Output all records precisely as written.
---
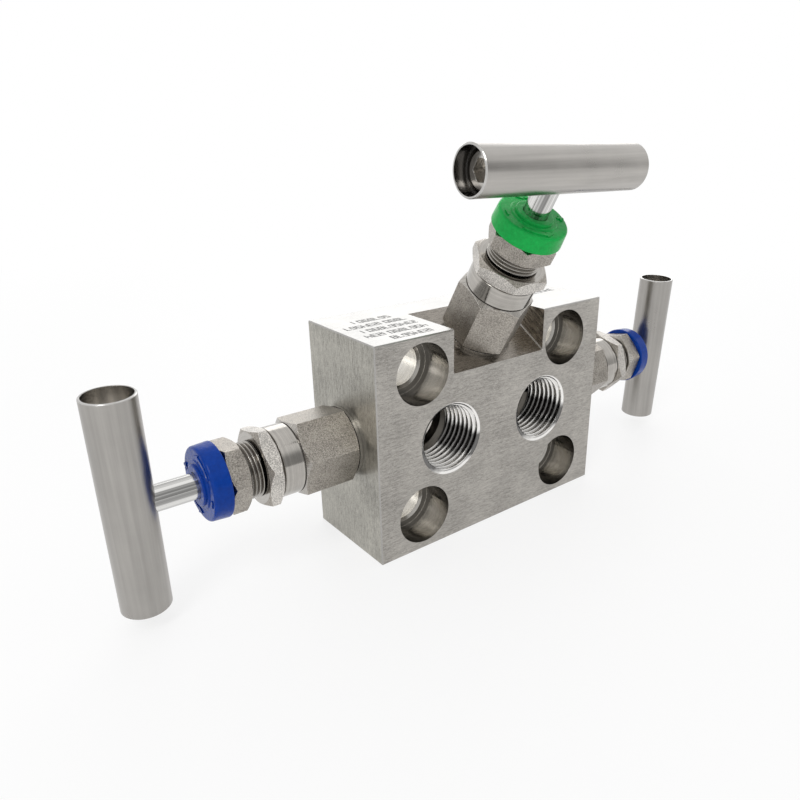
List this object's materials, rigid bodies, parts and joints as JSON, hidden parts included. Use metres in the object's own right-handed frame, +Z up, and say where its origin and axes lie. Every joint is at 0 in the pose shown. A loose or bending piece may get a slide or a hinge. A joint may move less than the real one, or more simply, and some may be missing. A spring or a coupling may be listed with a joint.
{
  "type": "three-valve manifold",
  "caption": "Direct-mount valve manifold block for a differential-pressure transmitter, with side isolating valves and a sloping equalising valve, each with a T-bar handle.",
  "frame": {"origin": "middle of the four flange bolts, on the instrument face", "axes": "+Y out of the instrument face, towards the transmitter; +X to the right seen from the process side; +Z up"},
  "size_m": [0.2036, 0.056, 0.108],
  "materials": {
    "block_steel": "brushed",
    "bonnet_steel": "bead blasted hexagon, turned collar",
    "nut_steel": "bead blasted",
    "washer_steel": "turned",
    "stem_steel": "polished",
    "handle_steel": "satin",
    "screw_steel": "plain",
    "ptfe": "matte",
    "blue_plastic": "semi-gloss",
    "green_plastic": "semi-gloss"
  },
  "bodies": {
    "manifold": {"manifold_block": "block_steel", "left_flange_seal": "ptfe", "right_flange_seal": "ptfe", "left_bonnet_washer": "washer_steel", "left_bonnet": "bonnet_steel", "left_packing_washer": "washer_steel", "left_packing_rings": "ptfe", "left_packing_follower": "washer_steel", "left_gland_screw": "nut_steel", "left_lock_nut": "nut_steel", "left_dust_cap": "blue_plastic", "right_bonnet_washer": "washer_steel", "right_bonnet": "bonnet_steel", "right_packing_washer": "washer_steel", "right_packing_rings": "ptfe", "right_packing_follower": "washer_steel", "right_gland_screw": "nut_steel", "right_lock_nut": "nut_steel", "right_dust_cap": "blue_plastic", "equaliser_bonnet_washer": "washer_steel", "equaliser_bonnet": "bonnet_steel", "equaliser_packing_washer": "washer_steel", "equaliser_packing_rings": "ptfe", "equaliser_packing_follower": "washer_steel", "equaliser_gland_screw": "nut_steel", "equaliser_lock_nut": "nut_steel", "equaliser_dust_cap": "green_plastic"},
    "left_tip": {"left_valve_tip": "stem_steel"},
    "left_spindle": {"left_stem": "stem_steel", "left_t_bar": "handle_steel", "left_set_screw": "screw_steel"},
    "right_tip": {"right_valve_tip": "stem_steel"},
    "right_spindle": {"right_stem": "stem_steel", "right_t_bar": "handle_steel", "right_set_screw": "screw_steel"},
    "equaliser_tip": {"equaliser_valve_tip": "stem_steel"},
    "equaliser_spindle": {"equaliser_stem": "stem_steel", "equaliser_t_bar": "handle_steel", "equaliser_set_screw": "screw_steel"}
  },
  "joints": [
    {"name": "left_tip_travel", "type": "slide", "parent": "manifold", "child": "left_tip", "axis": [-1, 0, 0], "range_m": [-0.0053, 0.0007]},
    {"name": "left_handle_turn", "type": "hinge", "parent": "left_tip", "child": "left_spindle", "pos_m": [-0.072, -0.0155, 0.0008], "axis": [-1, 0, 0], "range_deg": [-1272, 168]},
    {"name": "right_tip_travel", "type": "slide", "parent": "manifold", "child": "right_tip", "axis": [1, 0, 0], "range_m": [-0.0007, 0.0053]},
    {"name": "right_handle_turn", "type": "hinge", "parent": "right_tip", "child": "right_spindle", "pos_m": [0.072, -0.0155, 0.0008], "axis": [1, 0, 0], "range_deg": [-168, 1272]},
    {"name": "equaliser_tip_travel", "type": "slide", "parent": "manifold", "child": "equaliser_tip", "axis": [0, -0.515, 0.8572], "range_m": [-0.0025, 0.0035]},
    {"name": "equaliser_handle_turn", "type": "hinge", "parent": "equaliser_tip", "child": "equaliser_spindle", "pos_m": [0, -0.03716, 0.05065], "axis": [0, -0.515, 0.8572], "range_deg": [-600, 840]}
  ],
  "couplings": [
    {"joint": "left_tip_travel", "follows": "left_handle_turn", "m_per_rad": 0.00023873},
    {"joint": "right_tip_travel", "follows": "right_handle_turn", "m_per_rad": 0.00023873},
    {"joint": "equaliser_tip_travel", "follows": "equaliser_handle_turn", "m_per_rad": 0.00023873}
  ]
}
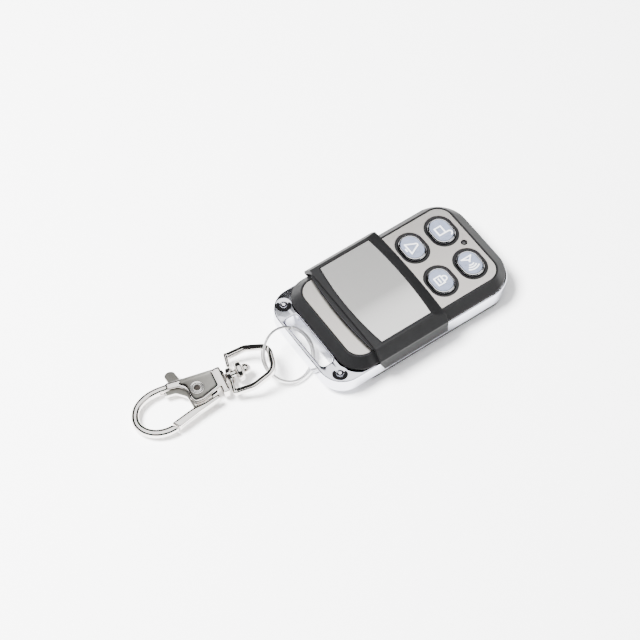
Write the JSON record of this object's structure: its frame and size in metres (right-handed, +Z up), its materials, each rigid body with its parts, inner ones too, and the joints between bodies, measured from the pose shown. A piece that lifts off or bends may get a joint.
---
**EXERCISE OUTPUT**:
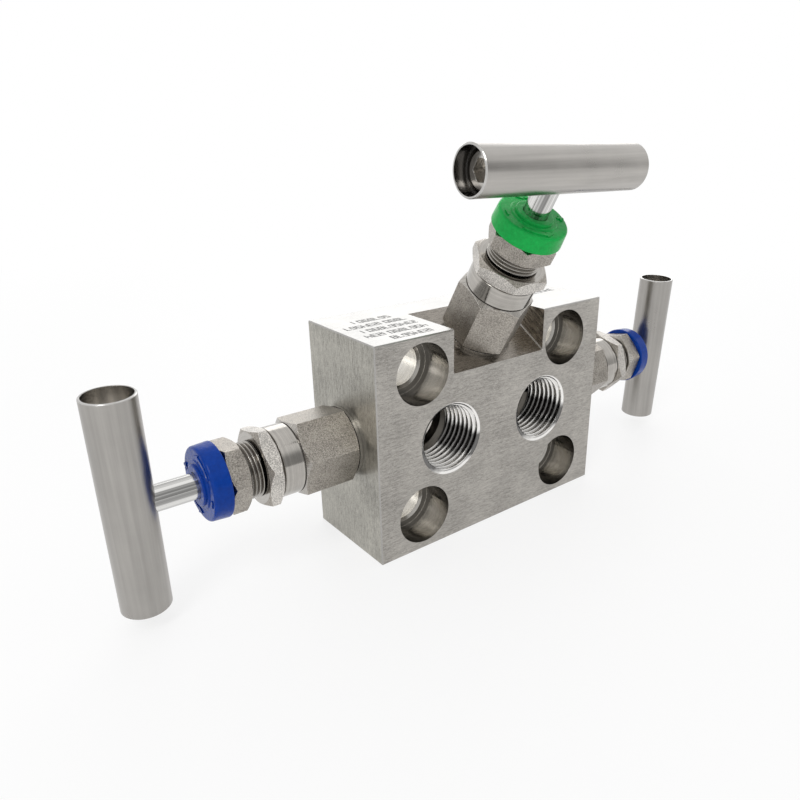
List this object's materials, rigid bodies, parts and joints as JSON, hidden parts included. Use metres in the object's own right-handed frame, +Z up, and say where its origin and axes lie. Every joint is at 0 in the pose shown. A loose or bending piece may get a slide or a hinge. A joint may move less than the real one, or more simply, and some may be missing. A spring or a coupling may be listed with a joint.
{
  "type": "three-valve manifold",
  "caption": "Direct-mount valve manifold block for a differential-pressure transmitter, with side isolating valves and a sloping equalising valve, each with a T-bar handle.",
  "frame": {"origin": "middle of the four flange bolts, on the instrument face", "axes": "+Y out of the instrument face, towards the transmitter; +X to the right seen from the process side; +Z up"},
  "size_m": [0.2036, 0.056, 0.108],
  "materials": {
    "block_steel": "brushed",
    "bonnet_steel": "bead blasted hexagon, turned collar",
    "nut_steel": "bead blasted",
    "washer_steel": "turned",
    "stem_steel": "polished",
    "handle_steel": "satin",
    "screw_steel": "plain",
    "ptfe": "matte",
    "blue_plastic": "semi-gloss",
    "green_plastic": "semi-gloss"
  },
  "bodies": {
    "manifold": {"manifold_block": "block_steel", "left_flange_seal": "ptfe", "right_flange_seal": "ptfe", "left_bonnet_washer": "washer_steel", "left_bonnet": "bonnet_steel", "left_packing_washer": "washer_steel", "left_packing_rings": "ptfe", "left_packing_follower": "washer_steel", "left_gland_screw": "nut_steel", "left_lock_nut": "nut_steel", "left_dust_cap": "blue_plastic", "right_bonnet_washer": "washer_steel", "right_bonnet": "bonnet_steel", "right_packing_washer": "washer_steel", "right_packing_rings": "ptfe", "right_packing_follower": "washer_steel", "right_gland_screw": "nut_steel", "right_lock_nut": "nut_steel", "right_dust_cap": "blue_plastic", "equaliser_bonnet_washer": "washer_steel", "equaliser_bonnet": "bonnet_steel", "equaliser_packing_washer": "washer_steel", "equaliser_packing_rings": "ptfe", "equaliser_packing_follower": "washer_steel", "equaliser_gland_screw": "nut_steel", "equaliser_lock_nut": "nut_steel", "equaliser_dust_cap": "green_plastic"},
    "left_tip": {"left_valve_tip": "stem_steel"},
    "left_spindle": {"left_stem": "stem_steel", "left_t_bar": "handle_steel", "left_set_screw": "screw_steel"},
    "right_tip": {"right_valve_tip": "stem_steel"},
    "right_spindle": {"right_stem": "stem_steel", "right_t_bar": "handle_steel", "right_set_screw": "screw_steel"},
    "equaliser_tip": {"equaliser_valve_tip": "stem_steel"},
    "equaliser_spindle": {"equaliser_stem": "stem_steel", "equaliser_t_bar": "handle_steel", "equaliser_set_screw": "screw_steel"}
  },
  "joints": [
    {"name": "left_tip_travel", "type": "slide", "parent": "manifold", "child": "left_tip", "axis": [-1, 0, 0], "range_m": [-0.0053, 0.0007]},
    {"name": "left_handle_turn", "type": "hinge", "parent": "left_tip", "child": "left_spindle", "pos_m": [-0.072, -0.0155, 0.0008], "axis": [-1, 0, 0], "range_deg": [-1272, 168]},
    {"name": "right_tip_travel", "type": "slide", "parent": "manifold", "child": "right_tip", "axis": [1, 0, 0], "range_m": [-0.0007, 0.0053]},
    {"name": "right_handle_turn", "type": "hinge", "parent": "right_tip", "child": "right_spindle", "pos_m": [0.072, -0.0155, 0.0008], "axis": [1, 0, 0], "range_deg": [-168, 1272]},
    {"name": "equaliser_tip_travel", "type": "slide", "parent": "manifold", "child": "equaliser_tip", "axis": [0, -0.515, 0.8572], "range_m": [-0.0025, 0.0035]},
    {"name": "equaliser_handle_turn", "type": "hinge", "parent": "equaliser_tip", "child": "equaliser_spindle", "pos_m": [0, -0.03716, 0.05065], "axis": [0, -0.515, 0.8572], "range_deg": [-600, 840]}
  ],
  "couplings": [
    {"joint": "left_tip_travel", "follows": "left_handle_turn", "m_per_rad": 0.00023873},
    {"joint": "right_tip_travel", "follows": "right_handle_turn", "m_per_rad": 0.00023873},
    {"joint": "equaliser_tip_travel", "follows": "equaliser_handle_turn", "m_per_rad": 0.00023873}
  ]
}
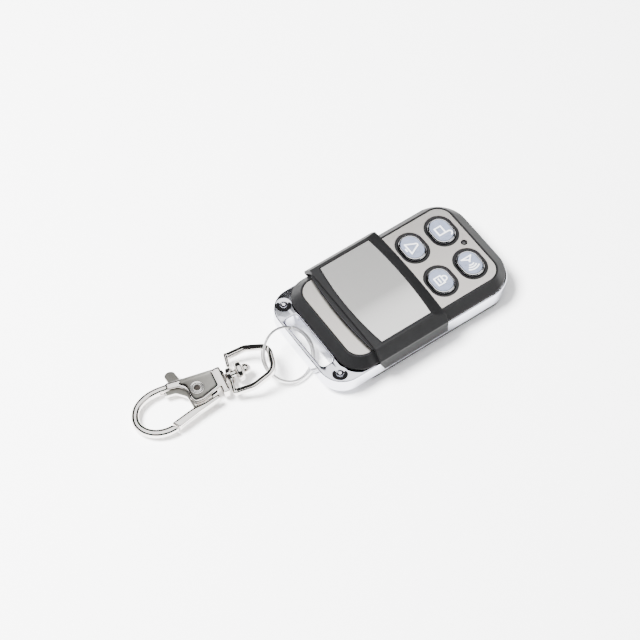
Write the JSON record of this object's structure: its frame and size in metres (right-handed, +Z up), its materials, each rigid body with its parts, inner ones too, and the joints between bodies, measured from the pose shown. A piece that lifts off or bends may get a joint.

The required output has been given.